**Instructions for the task**:
Output all lines exactly, with nothing added or dropped.

**Records for this exercise**:
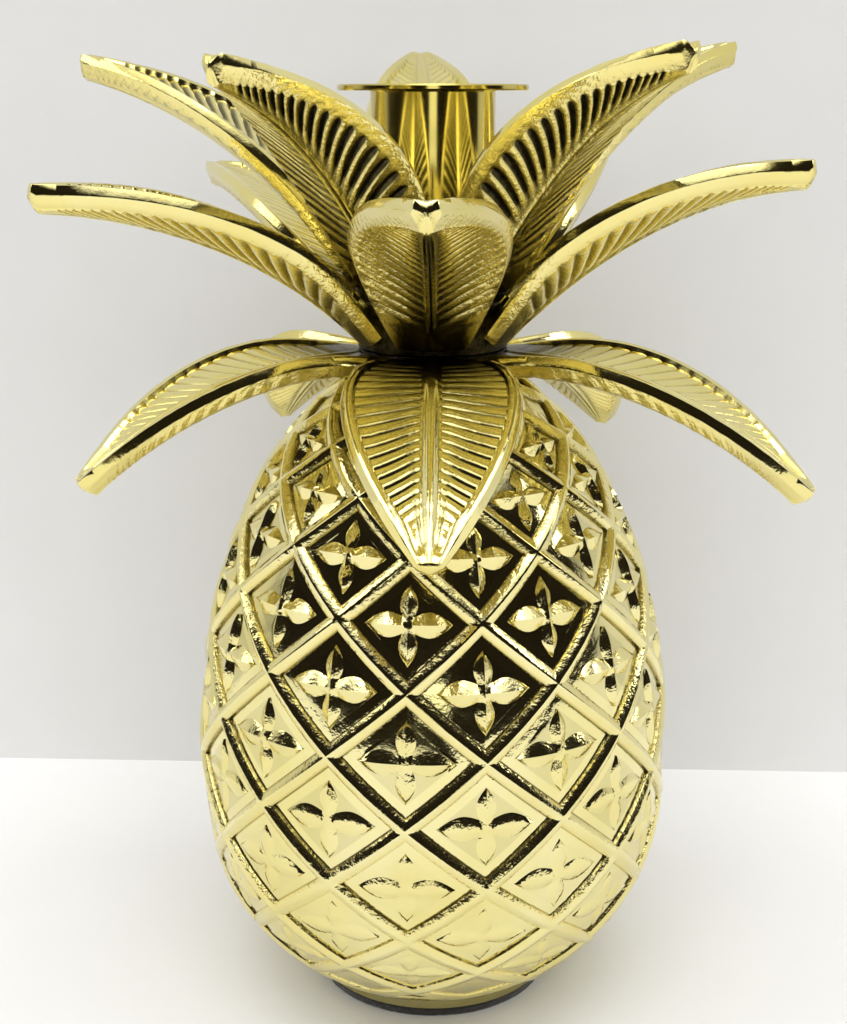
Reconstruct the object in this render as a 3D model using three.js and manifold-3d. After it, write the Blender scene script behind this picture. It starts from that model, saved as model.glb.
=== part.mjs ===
// Pineapple candle holder in cast brass: a lattice body, three rings of five
// leaves, a candle cup and a felt pad. Millimetres, +Z up, front towards -Y,
// origin at the centre of the underside.
import * as THREE from 'three';
import { mergeVertices } from 'three/addons/utils/BufferGeometryUtils.js';
import Module from 'manifold-3d';

// Gap between pieces that rest on each other
const SEAT_GAP = 0.3;

// Felt pad under the foot
const PAD_THICKNESS = 2;
const PAD_INSET = 0.6;

// Body, measured over the lattice bars
const BODY_RADIUS = 56;
const BELLY_HEIGHT = 60;
const FOOT_RADIUS = 28.5;
const FOOT_HEIGHT = 2.4;
const NECK_HEIGHT = 148;
const NECK_RADIUS = 20.5;
const UPPER_CURVE = 2.0;
const LOWER_CURVE = 2.6;

// Lattice of diamonds, each with a four-petal star
const CELLS_AROUND = 10;
const CELL_ROWS = 14;
const ROW_GROWTH = 0.31;
const LATTICE_TURN = -6.1;
const BAR_WIDTH = 3.4;
const BAR_HEIGHT = 1.6;
const STAR_REACH = 0.64;
const STAR_HEIGHT = 1.3;
const NOTCH_ASIDE = 0.12;
const NOTCH_ALONG = 0.17;
const FIRST_STAR_ROW = 3;
const LAST_STAR_ROW = 11;

// Leaves: shared outline and section
const LEAF_NECK_WIDTH = 18;
const LEAF_TIP_WIDTH = 4;
const LEAF_PEAK = 0.42;
const LEAF_POINT = 1.9;
const LEAF_FOLD = 3.5;
const FOLD_CURVE = 1.25;
const FOLD_START = 0.35;
const BORDER_WIDTH = 2.8;
const FIELD_DEPTH = 1.2;
const RIB_HEIGHT = 1.1;
const RIB_SWEEP = 11;
const SWEEP_CURVE = 1.4;
const RIBS = 7;
const EDGE_DRAFT = 1.2;

// Hubs that carry the leaves, stacked on the neck
const HUB_RADIUS = 17;
const HUB_SIDES = 24;

// Rings of leaves. The root stands at rootRadius, its lower edge rootRaise
// above the hub's underside, and the hub reaches hubCover above the leaves'
// thickness, which falls to edgeThickness at their edges. A ring's reach is
// from the axis, and its rise is the tips' height above the hub's underside.
// Slopes and azimuths are in degrees, with 0 at the front and 90 at the right.
// Each leaf was bent by hand a little differently, to its own share of both.
const LOWER_RING = {
  rootRadius: 13,
  rootRaise: 0.8,
  rootSlope: 4,
  tipSlope: -44,
  reach: 82,
  rise: -21,
  width: 36.5,
  thickness: 5.4,
  edgeThickness: 4.9,
  hubCover: 1,
  leaves: [
    { azimuth: -0.5, reachShare: 0.976, riseShare: 1.048 },
    { azimuth: 72, reachShare: 1.061, riseShare: 1.01 },
    { azimuth: 144, reachShare: 1, riseShare: 1.024 },
    { azimuth: 213, reachShare: 0.945, riseShare: 0.919 },
    { azimuth: 288, reachShare: 0.995, riseShare: 0.924 },
  ],
};
const MIDDLE_RING = {
  rootRadius: 13,
  rootRaise: 1.2,
  rootSlope: 45,
  tipSlope: 3,
  reach: 84,
  rise: 40,
  width: 33,
  thickness: 6,
  edgeThickness: 4.9,
  hubCover: 5,
  leaves: [
    { azimuth: -0.8, reachShare: 1, riseShare: 0.948 },
    { azimuth: 72, reachShare: 0.987, riseShare: 1.058 },
    { azimuth: 146.5, reachShare: 0.976, riseShare: 1.125 },
    { azimuth: 223, reachShare: 1, riseShare: 0.965 },
    { azimuth: 288, reachShare: 1.043, riseShare: 0.938 },
  ],
};
const UPPER_RING = {
  rootRadius: 13,
  rootRaise: 1.5,
  rootSlope: 53,
  tipSlope: 13,
  reach: 78,
  rise: 54,
  width: 31,
  thickness: 5.5,
  edgeThickness: 4.3,
  hubCover: 2,
  leaves: [
    { azimuth: 39, reachShare: 0.968, riseShare: 0.993 },
    { azimuth: 112, reachShare: 0.974, riseShare: 1.037 },
    { azimuth: 182.5, reachShare: 1.026, riseShare: 1.019 },
    { azimuth: 256, reachShare: 1.064, riseShare: 0.981 },
    { azimuth: 328.5, reachShare: 0.974, riseShare: 0.948 },
  ],
};
const HANDLE_SHARE = 0.35;

// Candle cup, on the upper hub
const CANDLE_BORE_RADIUS = 11.1;
const CUP_WALL = 2.6;
const CUP_HEIGHT = 38.4;
const CUP_DEPTH = 26;
const CUP_FLOOR = 4;
const STEM_RADIUS = 9;
const FLANGE_RADIUS = 21;
const FLANGE_THICKNESS = 1.3;
const CUP_SIDES = 28;

// Seats, from the bottom up
const BODY_BOTTOM = PAD_THICKNESS + SEAT_GAP;
const LATTICE_BOTTOM = BODY_BOTTOM + FOOT_HEIGHT;
const LOWER_HUB_BOTTOM = NECK_HEIGHT + SEAT_GAP;
const LOWER_HUB_TOP = LOWER_HUB_BOTTOM + LOWER_RING.thickness + LOWER_RING.hubCover;
const MIDDLE_HUB_BOTTOM = LOWER_HUB_TOP + SEAT_GAP;
const MIDDLE_HUB_TOP = MIDDLE_HUB_BOTTOM + MIDDLE_RING.thickness + MIDDLE_RING.hubCover;
const UPPER_HUB_BOTTOM = MIDDLE_HUB_TOP + SEAT_GAP;
const UPPER_HUB_TOP = UPPER_HUB_BOTTOM + UPPER_RING.thickness + UPPER_RING.hubCover;
const STEM_BOTTOM = UPPER_HUB_TOP + SEAT_GAP;
const CUP_RIM = STEM_BOTTOM + CUP_HEIGHT;

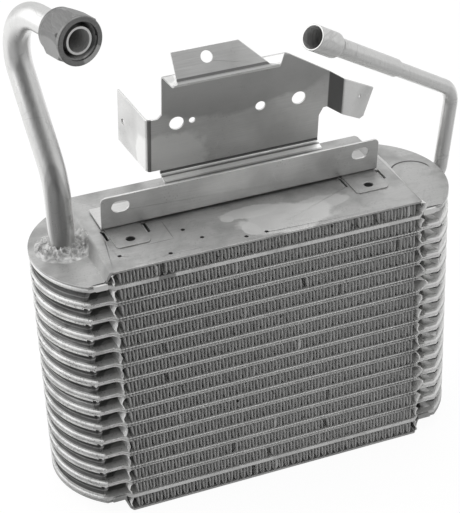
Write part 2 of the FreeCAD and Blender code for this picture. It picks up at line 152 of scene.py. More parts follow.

**Exercise solution**:
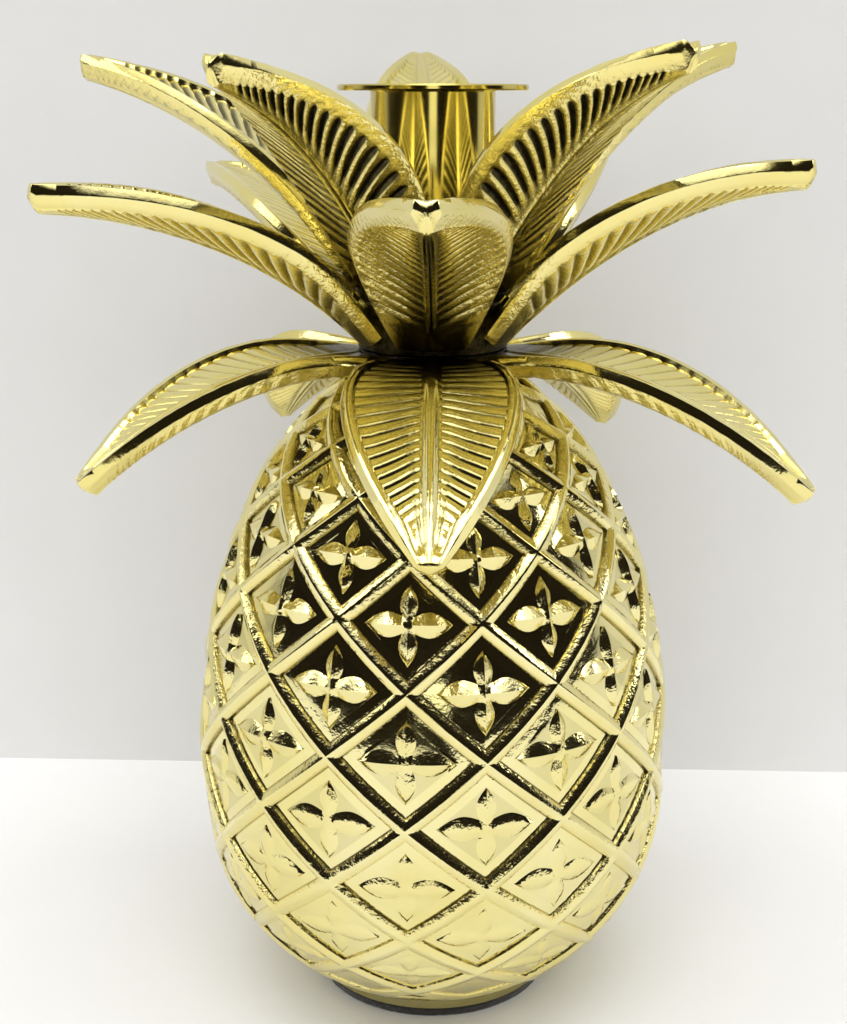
Reconstruct the object in this render as a 3D model using three.js and manifold-3d. After it, write the Blender scene script behind this picture. It starts from that model, saved as model.glb.
=== part.mjs ===
// Pineapple candle holder in cast brass: a lattice body, three rings of five
// leaves, a candle cup and a felt pad. Millimetres, +Z up, front towards -Y,
// origin at the centre of the underside.
import * as THREE from 'three';
import { mergeVertices } from 'three/addons/utils/BufferGeometryUtils.js';
import Module from 'manifold-3d';

// Gap between pieces that rest on each other
const SEAT_GAP = 0.3;

// Felt pad under the foot
const PAD_THICKNESS = 2;
const PAD_INSET = 0.6;

// Body, measured over the lattice bars
const BODY_RADIUS = 56;
const BELLY_HEIGHT = 60;
const FOOT_RADIUS = 28.5;
const FOOT_HEIGHT = 2.4;
const NECK_HEIGHT = 148;
const NECK_RADIUS = 20.5;
const UPPER_CURVE = 2.0;
const LOWER_CURVE = 2.6;

// Lattice of diamonds, each with a four-petal star
const CELLS_AROUND = 10;
const CELL_ROWS = 14;
const ROW_GROWTH = 0.31;
const LATTICE_TURN = -6.1;
const BAR_WIDTH = 3.4;
const BAR_HEIGHT = 1.6;
const STAR_REACH = 0.64;
const STAR_HEIGHT = 1.3;
const NOTCH_ASIDE = 0.12;
const NOTCH_ALONG = 0.17;
const FIRST_STAR_ROW = 3;
const LAST_STAR_ROW = 11;

// Leaves: shared outline and section
const LEAF_NECK_WIDTH = 18;
const LEAF_TIP_WIDTH = 4;
const LEAF_PEAK = 0.42;
const LEAF_POINT = 1.9;
const LEAF_FOLD = 3.5;
const FOLD_CURVE = 1.25;
const FOLD_START = 0.35;
const BORDER_WIDTH = 2.8;
const FIELD_DEPTH = 1.2;
const RIB_HEIGHT = 1.1;
const RIB_SWEEP = 11;
const SWEEP_CURVE = 1.4;
const RIBS = 7;
const EDGE_DRAFT = 1.2;

// Hubs that carry the leaves, stacked on the neck
const HUB_RADIUS = 17;
const HUB_SIDES = 24;

// Rings of leaves. The root stands at rootRadius, its lower edge rootRaise
// above the hub's underside, and the hub reaches hubCover above the leaves'
// thickness, which falls to edgeThickness at their edges. A ring's reach is
// from the axis, and its rise is the tips' height above the hub's underside.
// Slopes and azimuths are in degrees, with 0 at the front and 90 at the right.
// Each leaf was bent by hand a little differently, to its own share of both.
const LOWER_RING = {
  rootRadius: 13,
  rootRaise: 0.8,
  rootSlope: 4,
  tipSlope: -44,
  reach: 82,
  rise: -21,
  width: 36.5,
  thickness: 5.4,
  edgeThickness: 4.9,
  hubCover: 1,
  leaves: [
    { azimuth: -0.5, reachShare: 0.976, riseShare: 1.048 },
    { azimuth: 72, reachShare: 1.061, riseShare: 1.01 },
    { azimuth: 144, reachShare: 1, riseShare: 1.024 },
    { azimuth: 213, reachShare: 0.945, riseShare: 0.919 },
    { azimuth: 288, reachShare: 0.995, riseShare: 0.924 },
  ],
};
const MIDDLE_RING = {
  rootRadius: 13,
  rootRaise: 1.2,
  rootSlope: 45,
  tipSlope: 3,
  reach: 84,
  rise: 40,
  width: 33,
  thickness: 6,
  edgeThickness: 4.9,
  hubCover: 5,
  leaves: [
    { azimuth: -0.8, reachShare: 1, riseShare: 0.948 },
    { azimuth: 72, reachShare: 0.987, riseShare: 1.058 },
    { azimuth: 146.5, reachShare: 0.976, riseShare: 1.125 },
    { azimuth: 223, reachShare: 1, riseShare: 0.965 },
    { azimuth: 288, reachShare: 1.043, riseShare: 0.938 },
  ],
};
const UPPER_RING = {
  rootRadius: 13,
  rootRaise: 1.5,
  rootSlope: 53,
  tipSlope: 13,
  reach: 78,
  rise: 54,
  width: 31,
  thickness: 5.5,
  edgeThickness: 4.3,
  hubCover: 2,
  leaves: [
    { azimuth: 39, reachShare: 0.968, riseShare: 0.993 },
    { azimuth: 112, reachShare: 0.974, riseShare: 1.037 },
    { azimuth: 182.5, reachShare: 1.026, riseShare: 1.019 },
    { azimuth: 256, reachShare: 1.064, riseShare: 0.981 },
    { azimuth: 328.5, reachShare: 0.974, riseShare: 0.948 },
  ],
};
const HANDLE_SHARE = 0.35;

// Candle cup, on the upper hub
const CANDLE_BORE_RADIUS = 11.1;
const CUP_WALL = 2.6;
const CUP_HEIGHT = 38.4;
const CUP_DEPTH = 26;
const CUP_FLOOR = 4;
const STEM_RADIUS = 9;
const FLANGE_RADIUS = 21;
const FLANGE_THICKNESS = 1.3;
const CUP_SIDES = 28;

// Seats, from the bottom up
const BODY_BOTTOM = PAD_THICKNESS + SEAT_GAP;
const LATTICE_BOTTOM = BODY_BOTTOM + FOOT_HEIGHT;
const LOWER_HUB_BOTTOM = NECK_HEIGHT + SEAT_GAP;
const LOWER_HUB_TOP = LOWER_HUB_BOTTOM + LOWER_RING.thickness + LOWER_RING.hubCover;
const MIDDLE_HUB_BOTTOM = LOWER_HUB_TOP + SEAT_GAP;
const MIDDLE_HUB_TOP = MIDDLE_HUB_BOTTOM + MIDDLE_RING.thickness + MIDDLE_RING.hubCover;
const UPPER_HUB_BOTTOM = MIDDLE_HUB_TOP + SEAT_GAP;
const UPPER_HUB_TOP = UPPER_HUB_BOTTOM + UPPER_RING.thickness + UPPER_RING.hubCover;
const STEM_BOTTOM = UPPER_HUB_TOP + SEAT_GAP;
const CUP_RIM = STEM_BOTTOM + CUP_HEIGHT;

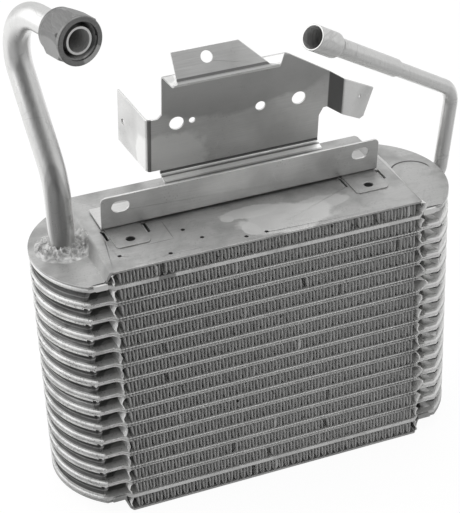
Write part 2 of the FreeCAD and Blender code for this picture. It picks up at line 152 of scene.py. More parts follow.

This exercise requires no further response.